**ROWS**
>>>
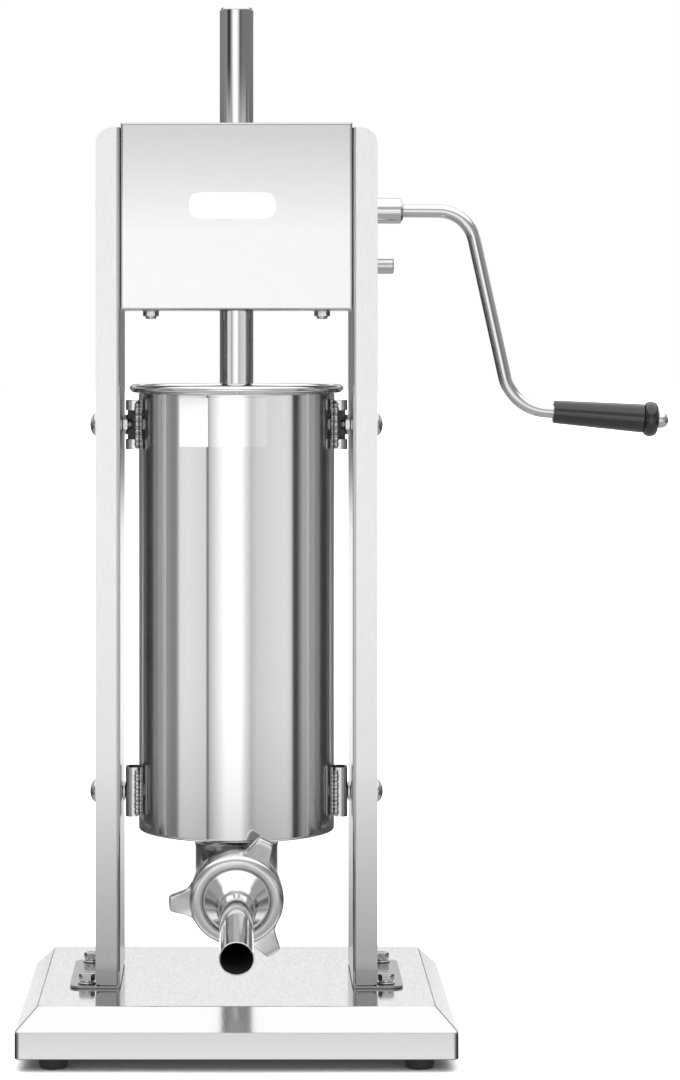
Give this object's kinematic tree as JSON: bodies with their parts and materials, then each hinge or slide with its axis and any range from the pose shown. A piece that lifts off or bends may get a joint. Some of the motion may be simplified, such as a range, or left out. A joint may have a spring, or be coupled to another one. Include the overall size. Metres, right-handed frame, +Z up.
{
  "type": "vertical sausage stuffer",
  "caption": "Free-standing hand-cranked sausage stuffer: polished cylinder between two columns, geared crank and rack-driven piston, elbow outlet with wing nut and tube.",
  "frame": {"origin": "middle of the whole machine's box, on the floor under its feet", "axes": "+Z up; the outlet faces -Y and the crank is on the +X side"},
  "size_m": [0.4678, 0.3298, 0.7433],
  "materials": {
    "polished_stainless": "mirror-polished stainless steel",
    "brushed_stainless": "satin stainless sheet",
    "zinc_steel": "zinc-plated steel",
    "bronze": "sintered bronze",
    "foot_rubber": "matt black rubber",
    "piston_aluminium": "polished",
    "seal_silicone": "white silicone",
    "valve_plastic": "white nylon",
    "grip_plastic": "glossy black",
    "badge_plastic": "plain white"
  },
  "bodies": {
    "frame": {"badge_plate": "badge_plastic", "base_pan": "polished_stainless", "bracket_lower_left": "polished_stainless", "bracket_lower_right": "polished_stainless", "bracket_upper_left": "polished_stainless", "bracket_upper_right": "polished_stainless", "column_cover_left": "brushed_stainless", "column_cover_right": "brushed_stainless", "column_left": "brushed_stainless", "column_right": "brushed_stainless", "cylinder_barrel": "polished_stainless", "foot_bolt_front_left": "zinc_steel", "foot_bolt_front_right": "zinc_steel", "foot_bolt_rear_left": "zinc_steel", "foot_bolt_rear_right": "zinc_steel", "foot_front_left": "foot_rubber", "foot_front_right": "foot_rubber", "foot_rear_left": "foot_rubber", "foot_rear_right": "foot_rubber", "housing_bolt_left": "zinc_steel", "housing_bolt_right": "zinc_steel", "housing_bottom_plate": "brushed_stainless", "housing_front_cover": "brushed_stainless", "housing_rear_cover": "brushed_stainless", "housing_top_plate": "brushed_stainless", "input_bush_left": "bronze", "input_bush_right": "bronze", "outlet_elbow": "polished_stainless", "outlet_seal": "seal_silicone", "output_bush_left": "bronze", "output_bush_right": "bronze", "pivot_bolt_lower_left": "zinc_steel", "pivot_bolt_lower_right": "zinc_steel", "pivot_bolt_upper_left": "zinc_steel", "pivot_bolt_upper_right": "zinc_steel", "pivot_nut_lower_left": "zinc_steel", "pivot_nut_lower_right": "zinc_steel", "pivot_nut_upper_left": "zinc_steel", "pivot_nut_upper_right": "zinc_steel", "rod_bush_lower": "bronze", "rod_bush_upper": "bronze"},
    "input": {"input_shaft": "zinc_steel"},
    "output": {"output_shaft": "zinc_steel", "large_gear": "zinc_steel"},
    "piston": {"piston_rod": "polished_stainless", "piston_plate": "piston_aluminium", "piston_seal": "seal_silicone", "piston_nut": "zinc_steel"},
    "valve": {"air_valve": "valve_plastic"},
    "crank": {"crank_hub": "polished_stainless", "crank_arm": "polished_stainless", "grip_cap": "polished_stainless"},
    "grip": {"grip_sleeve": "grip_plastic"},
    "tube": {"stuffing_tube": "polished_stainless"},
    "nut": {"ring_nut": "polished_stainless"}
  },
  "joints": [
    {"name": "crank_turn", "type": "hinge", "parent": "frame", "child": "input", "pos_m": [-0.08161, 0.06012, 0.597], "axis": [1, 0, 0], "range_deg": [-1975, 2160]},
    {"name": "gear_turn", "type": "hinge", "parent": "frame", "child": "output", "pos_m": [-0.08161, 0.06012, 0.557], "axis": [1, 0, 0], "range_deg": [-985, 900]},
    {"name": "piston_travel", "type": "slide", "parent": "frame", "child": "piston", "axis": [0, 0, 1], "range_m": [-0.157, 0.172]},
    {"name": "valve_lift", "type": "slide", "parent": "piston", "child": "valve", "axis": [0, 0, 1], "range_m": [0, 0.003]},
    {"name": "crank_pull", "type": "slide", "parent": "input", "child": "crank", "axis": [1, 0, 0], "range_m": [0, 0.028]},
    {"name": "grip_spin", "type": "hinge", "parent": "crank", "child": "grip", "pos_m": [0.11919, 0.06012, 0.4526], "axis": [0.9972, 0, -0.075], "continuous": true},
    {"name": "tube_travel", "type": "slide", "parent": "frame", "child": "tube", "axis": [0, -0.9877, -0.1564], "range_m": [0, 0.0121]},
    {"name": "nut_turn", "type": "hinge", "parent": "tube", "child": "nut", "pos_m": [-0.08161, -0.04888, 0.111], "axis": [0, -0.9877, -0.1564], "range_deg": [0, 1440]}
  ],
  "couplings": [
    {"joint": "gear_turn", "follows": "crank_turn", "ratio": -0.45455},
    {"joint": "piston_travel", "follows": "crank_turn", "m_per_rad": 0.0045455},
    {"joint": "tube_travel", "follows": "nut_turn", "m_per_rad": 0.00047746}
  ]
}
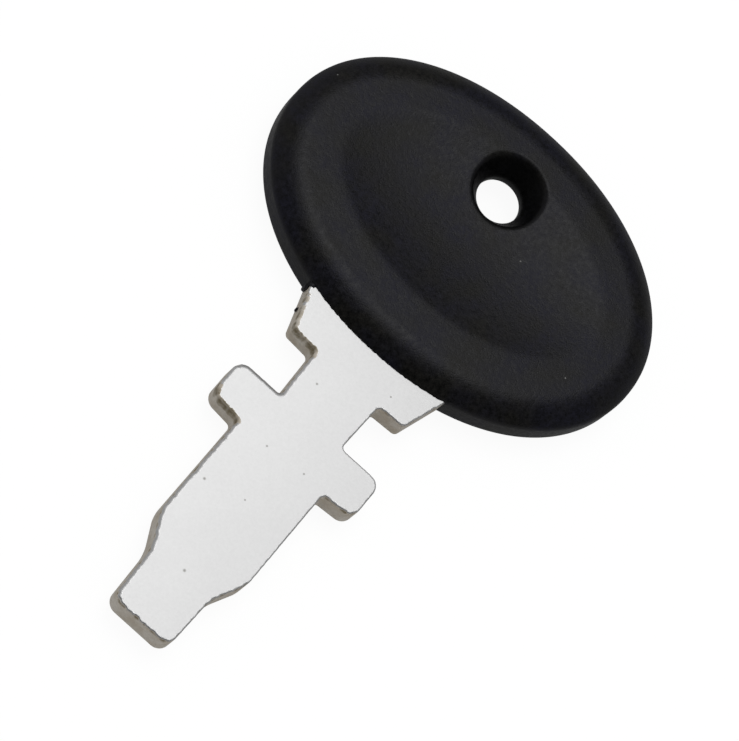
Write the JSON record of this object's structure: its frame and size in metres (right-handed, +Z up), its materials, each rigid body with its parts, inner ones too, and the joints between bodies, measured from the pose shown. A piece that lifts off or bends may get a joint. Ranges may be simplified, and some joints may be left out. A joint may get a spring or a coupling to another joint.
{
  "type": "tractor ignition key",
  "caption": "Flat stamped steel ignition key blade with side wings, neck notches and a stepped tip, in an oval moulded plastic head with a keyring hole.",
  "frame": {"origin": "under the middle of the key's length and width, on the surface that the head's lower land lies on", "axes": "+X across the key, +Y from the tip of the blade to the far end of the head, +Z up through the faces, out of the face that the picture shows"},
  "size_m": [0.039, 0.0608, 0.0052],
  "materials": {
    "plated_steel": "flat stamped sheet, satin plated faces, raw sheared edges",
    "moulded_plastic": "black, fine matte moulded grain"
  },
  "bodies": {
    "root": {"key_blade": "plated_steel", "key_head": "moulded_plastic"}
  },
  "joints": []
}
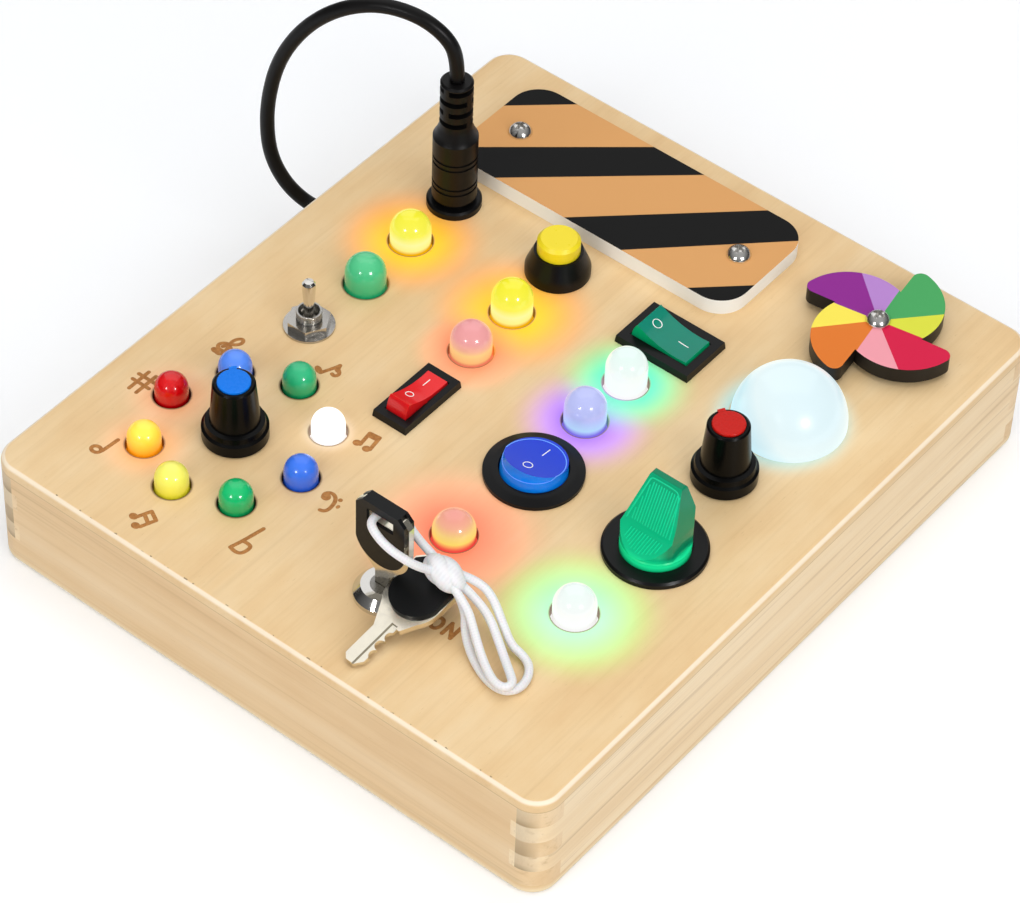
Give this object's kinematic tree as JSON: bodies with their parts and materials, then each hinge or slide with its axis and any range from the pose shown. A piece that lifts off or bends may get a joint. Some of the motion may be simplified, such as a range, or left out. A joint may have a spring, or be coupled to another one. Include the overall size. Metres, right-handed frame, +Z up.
<<<
**DIRECTIONS FOR THIS TASK**
Look through the entries above for the word "with". Copy every line where it shows up.

**CORRECT RESULT**
Give this object's kinematic tree as JSON: bodies with their parts and materials, then each hinge or slide with its axis and any range from the pose shown. A piece that lifts off or bends may get a joint. Some of the motion may be simplified, such as a range, or left out. A joint may have a spring, or be coupled to another one. Include the overall size. Metres, right-handed frame, +Z up.
  "caption": "Free-standing hand-cranked sausage stuffer: polished cylinder between two columns, geared crank and rack-driven piston, elbow outlet with wing nut and tube.",
Write the JSON record of this object's structure: its frame and size in metres (right-handed, +Z up), its materials, each rigid body with its parts, inner ones too, and the joints between bodies, measured from the pose shown. A piece that lifts off or bends may get a joint. Ranges may be simplified, and some joints may be left out. A joint may get a spring or a coupling to another joint.
  "caption": "Flat stamped steel ignition key blade with side wings, neck notches and a stepped tip, in an oval moulded plastic head with a keyring hole.",
Give this object's kinematic tree as JSON: bodies with their parts and materials, then each hinge or slide with its axis and any range from the pose shown. A piece that lifts off or bends may get a joint. Some of the motion may be simplified, such as a range, or left out. A joint may have a spring, or be coupled to another one. Include the overall size. Metres, right-handed frame, +Z up.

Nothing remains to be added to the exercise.